The Economics of CAPTCHA Solving Services in 2026
How much it actually costs a spammer to solve a thousand reCAPTCHAs, and why that number matters for picking a CAPTCHA.
Every conversation about CAPTCHA accuracy eventually hits the same wall: any CAPTCHA can be solved if the attacker pays enough. So the real question isn't "is this CAPTCHA unbeatable?" but "does this CAPTCHA cost more to solve than the spam is worth?"
Solving services in 2026 advertise their prices publicly. The market price has been fairly stable for two years.
Current solving service prices
- reCAPTCHA v2 (checkbox + image): $1-2 per 1,000 solutions
- reCAPTCHA v3 (invisible score): $1.50-3 per 1,000 (priced higher because the seller has to spoof behavioral signals)
- hCaptcha: $0.50-2 per 1,000
- FunCaptcha (Arkose Labs): $5-15 per 1,000 (highest because the puzzles are GPU-rendered and harder to spoof at scale)
- Cloudflare Turnstile: $1-3 per 1,000 (relatively new in solving service catalogs)
These prices are from public 2captcha and Anti-Captcha pricing pages, May 2026. They've barely moved in two years.
Match the CAPTCHA to the spammer's payoff
If your spam pain point is comment spam earning the spammer roughly $0.001 per successful spam (link juice + occasional clickthrough), the attacker's break-even is $1 per 1,000 spam. That's almost exactly hCaptcha or reCAPTCHA's solving price. The attacker barely breaks even and any IP reputation or rate limiting layer kills the economics. Free CAPTCHAs work fine here.
If your spam pain point is account creation worth $5-10 per fake account (free trial credits, referral bonuses, low-friction credit grants), the attacker can spend $10-20 per 1,000 attempts on solving. That's still under the cost of hCaptcha, but well below the cost of Arkose Labs. The right answer here is layered: a free CAPTCHA plus reputation scoring plus rate limits.
If your spam pain point is high-value account creation worth $100+ per fake account (paid services, financial accounts, ticket reseller accounts), the attacker can spend $50+ per 1,000 attempts. Free CAPTCHAs don't shift the economics. You need either Arkose Labs (~$10 per 1,000 for the attacker, plus difficulty-adapting challenges) or reCAPTCHA Enterprise with custom-tuned scoring. The enterprise CAPTCHA contract pays for itself in fraud reduction.
The mistake everyone makes
The mistake is picking a CAPTCHA by accuracy benchmarks instead of by attacker economics. A CAPTCHA that catches 99% of bots costs the attacker nothing if they can solve the 1% that pass for $1/1k. A CAPTCHA that catches 95% of bots costs the attacker $10/1k for the 5% that pass, which is far better defense.

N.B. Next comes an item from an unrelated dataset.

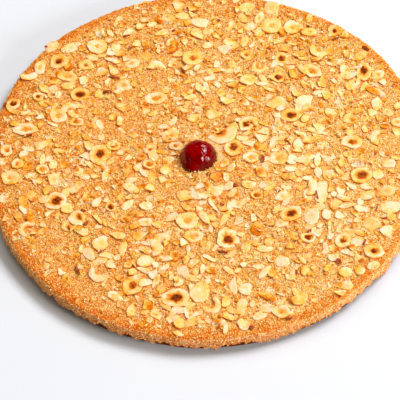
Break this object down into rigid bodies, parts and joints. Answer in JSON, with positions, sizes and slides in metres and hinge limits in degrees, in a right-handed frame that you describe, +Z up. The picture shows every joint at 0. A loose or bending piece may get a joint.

The other mistake is not layering. CAPTCHA is one cost the attacker pays. Rate limits, IP reputation, email validation, and device fingerprinting are additional costs that compound. A spammer paying $1/1k for CAPTCHA solving, $0.50/1k for residential proxies, $0.30/1k for email verification, and $2/1k for device emulation is paying $3.80/1k all-in, which kills most comment spam and shrinks high-value-account fraud margins.
What this means for picking a CAPTCHA
Calculate your per-fake-account cost. Look up the solving price of the CAPTCHA you're considering. If solving price plus layered defense costs exceed your per-fake-account cost, you've defeated the economic incentive. If not, layer more or upgrade the CAPTCHA tier.
The pattern isn't unbeatable security , it's making spam unprofitable. Every dollar you make the attacker spend is a dollar of their margin. Stack enough costs and the spam goes away.